Initially, Lee served
as a military advisor to Confederate President Jefferson Davis. Then, in June
1862, Davis appointed him the Army of Northern Virginia commander after General
Joseph E. Johnston was injured during fighting in the Peninsular Campaign.
Lee attacked
McClellan’s army three weeks later and, in savage fighting during the Seven
Days’ Campaign, forced the Union army out of the Peninsula. That saved Richmond
for the time being.
As the war continued,
Lee realized he needed to change his strategy. Rather than keep fighting
McClellan in Virginia, he brought the fighting closer to Washington and shifted
his campaign to Maryland. The move had several advantages for Lee. First, it
would force McClellan to pull his troops out of Virginia, taking some pressure
off Richmond. It would give his army a better chance at forage than Virginia,
where they had already stripped the country bare. And, if his campaign proved
successful, he hoped to pick up new recruits from Maryland.
The Army of Northern
Virginia marched into Maryland on September 4. Once inside Maryland, Robert E.

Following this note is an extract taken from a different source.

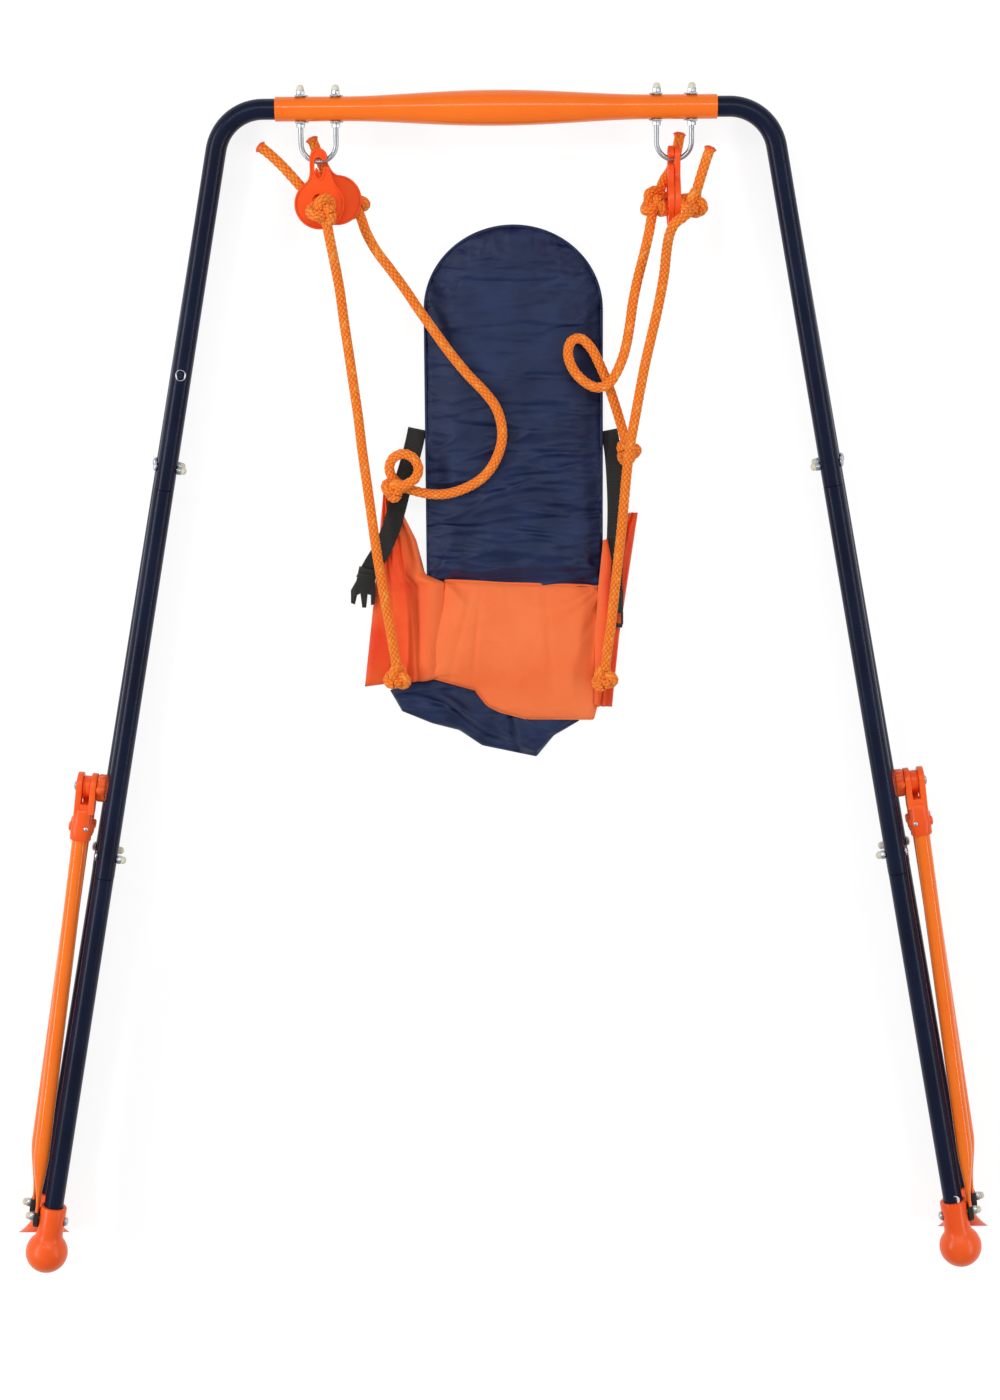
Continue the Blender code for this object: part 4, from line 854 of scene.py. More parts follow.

Lee divided his army of 55,000 men into four parts. He posted General James
Longstreet to Boonsboro, then Hagerstown. Stonewall Jackson rode off to
Harper’s Ferry to capture the government arsenal there, and D. H. Hill and JEB
Stuart stood guard in the rear at South Mountain.
Unfortunately for Lee,
Corporal Barton Mitchell of the 27th Indiana Infantry discovered a lost copy of
his Special Order 191 on September 13. It gave McClellan a blueprint showing
all the movements for the Army of Northern Virginia during the Maryland
campaign.
For the over-cautious
McClellan, it must have seemed like a Godsend. He quickened his pace and met
Lee at South Mountain the next day. But unfortunately, McClellan settled for a
partial victory. That set Stonewall Jackson up for his victory at Harper’s
Ferry and allowed the rest of Lee’s army to escape to Sharpsburg, where he
would soon have another showdown with General George McClellan and his Army of
the Potomac.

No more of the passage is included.